We will use \(Y\) to denote the outcome and \(X_1, \dots, X_p\) to denote the features. These features are also sometimes referred to as predictors or covariates, and we will treat these terms as synonyms.

The first step in building a machine learning algorithm is to clearly identify what the outcomes and features are. In Section 21.2, we showed that each digitized image \(i\) is associated with a categorical outcome \(Y_i\) and a set of features \(X_{i,1}, \dots, X_{i,p}\), with \(p=784\). For convenience, we often use boldface notation \(\mathbf{X}_i = (X_{i,1}, \dots, X_{i,p})^\top\) to represent the vector of predictors, following the notation introduced in Section 21.1. When referring to an arbitrary set of features rather than a specific image, we drop the index \(i\) and simply use \(Y\) and \(\mathbf{X} = (X_1, \dots, X_p)\). We use uppercase to emphasize that these are random variables. Observed values are denoted in lowercase, such as \(\mathbf{X} = \mathbf{x}\). In practice, when writing code, we typically use lowercase.

The machine learning task is to build an algorithm that predicts the outcome given any combination of features. At first glance, this might seem impossible, but we will start with very simple examples and gradually build toward more complex cases. We begin with one predictor, then extend to two predictors, and eventually tackle real-world challenges involving thousands of predictors.

26.3 The machine learning challenge

The general setup is as follows. We have a series of features and an unknown outcome we want to predict:

outcome	feature 1	feature 2	feature 3	\(\dots\)	feature p
?	\(X_1\)	\(X_2\)	\(X_3\)	\(\dots\)	\(X_p\)

To build a model that predicts outcomes from observed features \(X_1=x_1, X_2=x_2, \dots, X_p=x_p\), we need a dataset where the outcomes are known:

outcome	feature 1	feature 2	feature 3	\(\dots\)	feature 5
\(y_{1}\)	\(x_{1,1}\)	\(x_{1,2}\)	\(x_{1,3}\)	\(\dots\)	\(x_{1,p}\)
\(y_{2}\)	\(x_{2,1}\)	\(x_{2,2}\)	\(x_{2,3}\)	\(\dots\)	\(x_{2,p}\)
\(\vdots\)	\(\vdots\)	\(\vdots\)	\(\vdots\)	\(\ddots\)	\(\vdots\)
\(y_n\)	\(x_{n,1}\)	\(x_{n,2}\)	\(x_{n,3}\)	\(\dots\)	\(x_{n,p}\)

When the outcome is continuous, we refer to the task as prediction. The model returns a function \(f\) that produces a prediction \(\hat{y} = f(x_1, x_2, \dots, x_p)\) for any feature vector. We call \(y\) the actual outcome. Predictions \(\hat{y}\) are rarely exact, so we measure accuracy by the error, defined as \(y - \hat{y}\).
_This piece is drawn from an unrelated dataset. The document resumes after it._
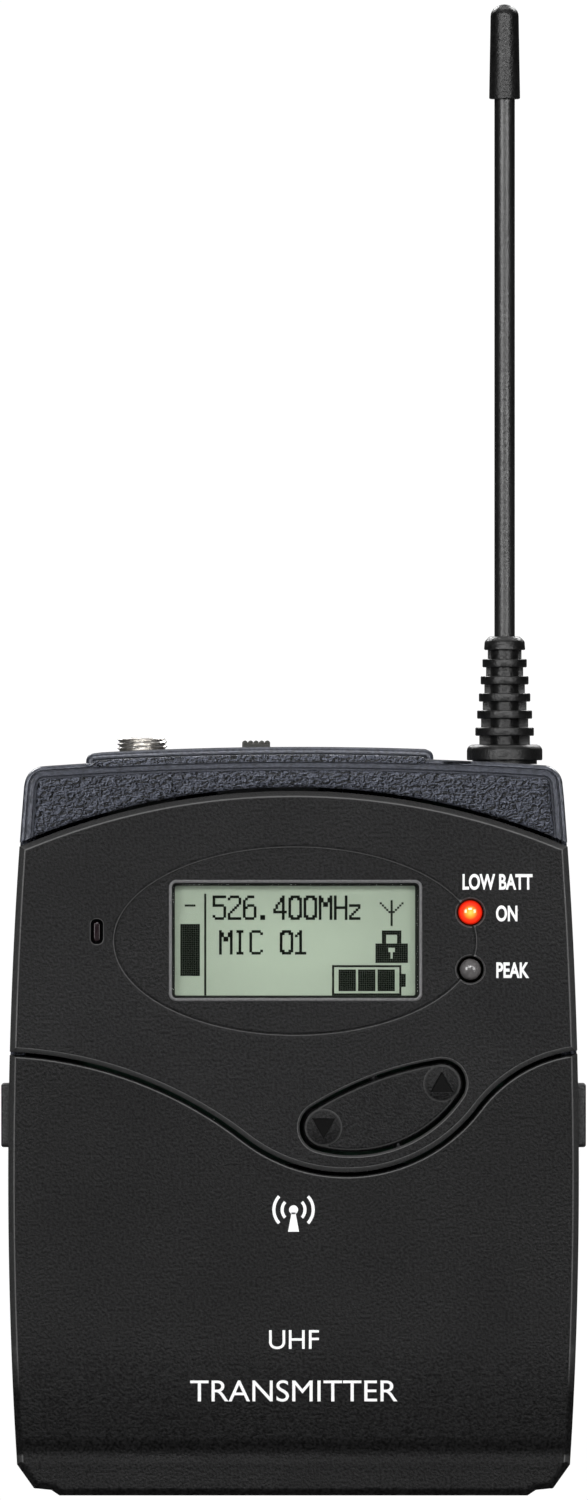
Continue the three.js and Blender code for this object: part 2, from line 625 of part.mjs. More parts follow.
// ---------------------------------------------------------------- belt clip
function beltClip() {
  const { x, thick, y, pinY, pinZ, barrel } = CLIP;
  const t = thick / 2;
  const centre = [[y, pinZ], [y, 31], [17.2, 27], [15.6, 22], [14.0, 18.5], [13.9, 17], [15.6, 12.5]];
  const normals = centre.map((_, i) => {
    const a = centre[Math.max(i - 1, 0)];
    const b = centre[Math.min(i + 1, centre.length - 1)];
    const length = Math.hypot(b[0] - a[0], b[1] - a[1]);
    return [-(b[1] - a[1]) / length, (b[0] - a[0]) / length];
  });
  const outer = centre.map(([cy, cz], i) => [cy + normals[i][0] * t, cz + normals[i][1] * t]);
  const inner = centre.map(([cy, cz], i) => [cy - normals[i][0] * t, cz - normals[i][1] * t]);
  const strap = prism([...outer, ...inner.reverse()], -x, x);
  const face = plate(roundedRectangle(-x, x, 12, 70, 4), 10, 20, 4);
  const roll = rodX(barrel, -x, x, pinY, pinZ, 24);
  return cut(join([strap.intersect(face), roll]), [
    rodX(CLIP.pinR + GAP, -20, 20, pinY, pinZ, 16),
    block(-4.6, 4.6, 12, 19, pinZ - 2.4, pinZ + 3),
  ]);
}

function clipBracket() {
  const { x, y0, y1, z0, z1 } = BRACKET;
  const base = plate(roundedRectangle(-x, x, z0, z1, 1.5), y0, y1, 3);
  const { barrel, pinY, pinZ } = CLIP;
  const lugs = SIDES.flatMap(([, side]) => [
    sideRod(side, barrel, BRACKET.lug0, BRACKET.lug1, pinY, pinZ),
    sideBlock(side, BRACKET.lug0, BRACKET.lug1, y0 + 0.2, pinY, pinZ - barrel, pinZ + barrel),
  ]);
  return cut(join([base, ...lugs]), [
    rodX(CLIP.pinR + GAP, -20, 20, pinY, pinZ, 16),
    ...SIDES.map(([, side]) => rodY(CLIP_SCREW.hole, 12, 14, side * CLIP_SCREW.x, CLIP_SCREW.z, 12)),
  ]);
}

// A cross-slotted screw along Y, with its head at the back and its tip at the depth end.
function screw(x, z, end, { headR, shankR, headY, headT }) {
  const top = headY + headT;
  const reach = headR * 0.45;
  const slot = 0.2;
  const head = rodY(headR, headY, top, x, z, 16);
  const shank = rodY(shankR, end, headY + 0.1, x, z, 12);
  return cut(join([head, shank]), [
    block(x - reach, x + reach, headY + headT / 2, top + 1, z - slot, z + slot),
    block(x - slot, x + slot, headY + headT / 2, top + 1, z - reach, z + reach),
  ]);
}

// ---------------------------------------------------------------- assembly
const finishes = {
  blackPlastic: { color: 0x2c2c2c, roughness: 0.6, metalness: 0 },
  greyCasting: { color: 0x464950, roughness: 0.55, metalness: 0.3 },
  innerPlastic: { color: 0x3a3b3d, roughness: 0.6, metalness: 0 },
  rubber: { color: 0x1c1c1c, roughness: 0.75, metalness: 0 },
  nickel: { color: 0xc9c7c0, roughness: 0.25, metalness: 1 },
  springSteel: { color: 0x8d8f92, roughness: 0.35, metalness: 1 },
  blackSteel: { color: 0x1f2022, roughness: 0.45, metalness: 0.7 },
  gold: { color: 0xd0a850, roughness: 0.3, metalness: 1 },
  clear: { color: 0xdfe6e0, roughness: 0.05, metalness: 0, transparent: true, opacity: 0.35 },
  lcdGreen: { color: 0xabbaa7, roughness: 0.2, metalness: 0 },
  diffuser: { color: 0xe6ebe0, roughness: 0.5, metalness: 0 },
  lampRed: { color: 0xd02010, roughness: 0.15, metalness: 0, emissive: 0xff3010 },
  lampDark: { color: 0x4a4646, roughness: 0.15, metalness: 0 },
  smoke: { color: 0x1a1012, roughness: 0.15, metalness: 0 },
  buttonRed: { color: 0xa8201c, roughness: 0.5, metalness: 0 },
  buttonGrey: { color: 0x6d7074, roughness: 0.5, metalness: 0 },
  board: { color: 0x1d5a3a, roughness: 0.5, metalness: 0 },
  cellWrap: { color: 0x3b6d8f, roughness: 0.35, metalness: 0.2 },
  foam: { color: 0x2a2a2a, roughness: 0.95, metalness: 0 },
};

const transmitter = new THREE.Group();

function add(parent, name, piece, finish, place = [0, 0, 0]) {
  const geometry = piece.isBufferGeometry ? piece : geometryOf(piece);
  const mesh = new THREE.Mesh(geometry, new THREE.MeshStandardMaterial(finishes[finish]));
  mesh.name = name;
  mesh.position.set(...place);
  parent.add(mesh);
  return mesh;
}

function assembly() {
  const group = new THREE.Group();
  transmitter.add(group);
  return group;
}

const housing = assembly();
add(housing, "rear_shell", rearShell(), "greyCasting");
add(housing, "top_cap", topCap(), "greyCasting");
add(housing, "front_panel", frontPanel(), "blackPlastic");
SCREWS.forEach(([x, z], i) => {
  const end = z > WIDEST_Z ? HOUSING_SCREW.high : HOUSING_SCREW.low;
  add(housing, `housing_screw_${i + 1}`, screw(x, z, end, HOUSING_SCREW), "blackSteel");
});
for (const [name, side] of SIDES) {
  const contact = sideRod(side, CHARGER.r, CHARGER.x0, CHARGER.x1, CHARGER.y, CHARGER.z);
  const pin = sideRod(side, HINGE.pin, 21, 28.2, HINGE.y, HINGE.z, 12);
  add(housing, `charging_contact_${name}`, contact, "gold");
  add(housing, `hinge_pin_${name}`, pin, "springSteel");
}

const cover = assembly();
add(cover, "battery_cover", batteryCover(), "blackPlastic");
add(cover, "cover_pad", block(-12, 12, -10.1, -8.9, 16.4, 21), "foam");
for (const [name, side] of SIDES) {
  add(cover, `release_catch_${name}`, catchSolid(side), "blackPlastic");
  add(cover, `catch_spring_${name}`, springSleeve(side), "springSteel");
}

const controls = assembly();
add(controls, "rocker_button", rockerButton(), "blackPlastic");
add(controls, "rocker_axle", alongRocker(rodZ(0.5, -5.6, 4.8, 0, ROCKER.axleY, 12)), "springSteel");
add(controls, "on_off_button", pushButton(ON_OFF), "buttonRed");
add(controls, "set_button", pushButton(SET), "buttonGrey");
const turn = radians(ROCKER.tilt);
const reach = [ROCKER.half * Math.cos(turn), ROCKER.half * Math.sin(turn)];
const switches = {
  switch_down: [ROCKER.x - reach[0], ROCKER.z - reach[1]],
  switch_up: [ROCKER.x + reach[0], ROCKER.z + reach[1]],
  switch_on_off: [ON_OFF.x, ON_OFF.z],
  switch_set: [SET.x, SET.z],
};
for (const [name, [x, z]] of Object.entries(switches)) {
  add(controls, name, tactSwitch(x, z), "innerPlastic");
}

const display = assembly();
const pane = rectangle(WINDOW.x0, WINDOW.x1, WINDOW.z0, WINDOW.z1);
add(display, "display_window", plate(pane, -11.95, -10.8), "clear");
const layer = ({ x0, x1, z0, z1 }, inset, y0, y1) =>
  block(x0 + inset, x1 - inset, y0, y1, z0 + inset, z1 - inset);
const backlight = layer(LCD_GLASS, BACKLIGHT.inset, BACKLIGHT.y0, BACKLIGHT.y1);
add(display, "lcd_glass", layer(LCD_GLASS, 0, LCD_GLASS.y0, LCD_GLASS.y1), "lcdGreen");
add(display, "lcd_frame", lcdFrame(), "innerPlastic");
add(display, "backlight_panel", backlight, "diffuser");
add(display, "led_on", lamp(LED_ON_Z, 1.35, -12.1), "lampRed");
add(display, "led_peak", lamp(LED_PEAK_Z, 1.35, -12.0), "lampDark");
const eye = roundedRectangle(-0.35, 0.35, -1.05, 1.05, 0.3);
add(display, "infrared_window", plate(eye, -11.6, -9.4, 3), "smoke", [INFRARED.x, 0, INFRARED.z]);
add(display, "infrared_receiver", block(-23.2, -19.8, -6.9, -4.7, 59.7, 63.0), "smoke");

const power = assembly();
add(power, "battery_tray", batteryTray(), "innerPlastic");
add(power, "battery_upper", cell(1), "cellWrap", [0, CELL.y, CELL.upper]);
add(power, "battery_lower", cell(-1), "cellWrap", [0, CELL.y, CELL.lower]);
add(power, "contact_spring_upper", contactSpring(-1), "springSteel", [0, 0, CELL.upper]);
add(power, "contact_spring_lower", contactSpring(1), "springSteel", [0, 0, CELL.lower]);
add(power, "bridge_contact", block(26.35, 26.65, -5.4, 1, 8, 29.4), "nickel");
add(power, "positive_contact", block(-26.65, -26.35, -5.4, 1, 8, 14.4), "nickel");
add(power, "negative_contact", block(-26.65, -26.35, -5.4, 1, 23, 29.4), "nickel");

const electronics = assembly();
add(electronics, "control_board", controlBoard(), "board");
add(electronics, "main_board", mainBoard(), "board");
add(electronics, "shield_can", shieldCan(), "nickel");
add(electronics, "board_connector", block(-20, -8, -3.1, 7.3, 40, 43), "innerPlastic");

const fittings = assembly();
add(fittings, "jack_bushing", jackBushing(), "nickel", [JACK.x, 0, 0]);
const plugBore = rodZ(1.8, 67, 78, JACK.x, 0, 16);
const socket = block(JACK.x - 3.8, JACK.x + 3.8, -2.9, 2.9, 64.5, 76.9).subtract(plugBore);
add(fittings, "jack_body", socket, "innerPlastic");
add(fittings, "mute_slider", muteSlider(), "blackPlastic");
add(fittings, "mute_switch", block(-8.4, 2.6, -2.6, 2.6, 73.8, 78.2), "innerPlastic");
add(fittings, "antenna_base", antennaBase(), "rubber", [ANTENNA.x, 0, 0]);
add(fittings, "antenna_boot", antennaBoot(), "rubber", [ANTENNA.x, 0, 0]);
add(fittings, "antenna_whip", rodZ(WHIP.r, WHIP.z0, WHIP.z1, ANTENNA.x, 0, 16), "rubber");
add(fittings, "antenna_tip", antennaTip(), "rubber", [ANTENNA.x, 0, 0]);

const clip = assembly();
add(clip, "clip_bracket", clipBracket(), "blackSteel");
add(clip, "belt_clip", beltClip(), "blackSteel");
add(clip, "clip_pin", rodX(CLIP.pinR, -13.4, 13.4, CLIP.pinY, CLIP.pinZ, 16), "springSteel");
const coil = (r, half) => rodX(r, -half, half, CLIP.pinY, CLIP.pinZ, 20);
const spring = coil(CLIP_SPRING.r, CLIP_SPRING.half).subtract(coil(CLIP_SPRING.bore, CLIP_SPRING.half + 1));
add(clip, "clip_spring", spring, "springSteel");
for (const [name, side] of SIDES) {
  const fastener = screw(side * CLIP_SCREW.x, CLIP_SCREW.z, CLIP_SCREW.end, CLIP_SCREW);
  add(clip, `clip_screw_${name}`, fastener, "blackSteel");
}

export default transmitter;
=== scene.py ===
"""Looks for a wireless bodypack transmitter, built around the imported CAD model.

Shapes are worked out in millimetres in the CAD frame (X right, -Y front, +Z up) and turned into
metres when a piece is made. Outlines are lists of (x, z) points that run anticlockwise seen from
the front; prism() gives them depth with rounded or bevelled edges.
"""
import math

import bmesh
import bpy
from mathutils import Matrix, Vector


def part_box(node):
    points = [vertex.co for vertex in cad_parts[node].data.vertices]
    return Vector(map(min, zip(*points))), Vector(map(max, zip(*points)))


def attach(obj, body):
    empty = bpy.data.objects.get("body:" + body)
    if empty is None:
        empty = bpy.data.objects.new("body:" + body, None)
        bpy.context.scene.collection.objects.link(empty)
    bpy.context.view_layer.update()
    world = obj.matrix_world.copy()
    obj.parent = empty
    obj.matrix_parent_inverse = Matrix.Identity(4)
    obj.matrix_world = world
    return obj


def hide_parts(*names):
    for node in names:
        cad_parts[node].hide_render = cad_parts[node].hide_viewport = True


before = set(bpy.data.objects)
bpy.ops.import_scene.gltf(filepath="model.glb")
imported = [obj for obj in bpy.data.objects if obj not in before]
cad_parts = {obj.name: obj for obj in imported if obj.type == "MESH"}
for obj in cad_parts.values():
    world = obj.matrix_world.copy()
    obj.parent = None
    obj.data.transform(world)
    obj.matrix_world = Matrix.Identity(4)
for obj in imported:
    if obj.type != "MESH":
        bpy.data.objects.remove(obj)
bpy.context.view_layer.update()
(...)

When the outcome is categorical, the task is called classification. The model produces a decision rule that prescribes which of the \(K\) classes should be predicted. Typically, models output functions \(f_k(x_1, \dots, x_p)\), one for each class \(k\). In the binary case, a common rule is: if \(f_1(x_1, \dots, x_p) > C\), predict class 1, otherwise predict class 2, with \(C\) a chosen cutoff. Here, predictions are either right or wrong.

It is worth noting that terminology varies across textbooks and courses. Sometimes prediction is used for both categorical and continuous outcomes. The term regression is also used for continuous outcomes, but here we avoid it to prevent confusion with linear regression. In most contexts, whether outcomes are categorical or continuous will be clear, so we will simply use prediction or classification as appropriate.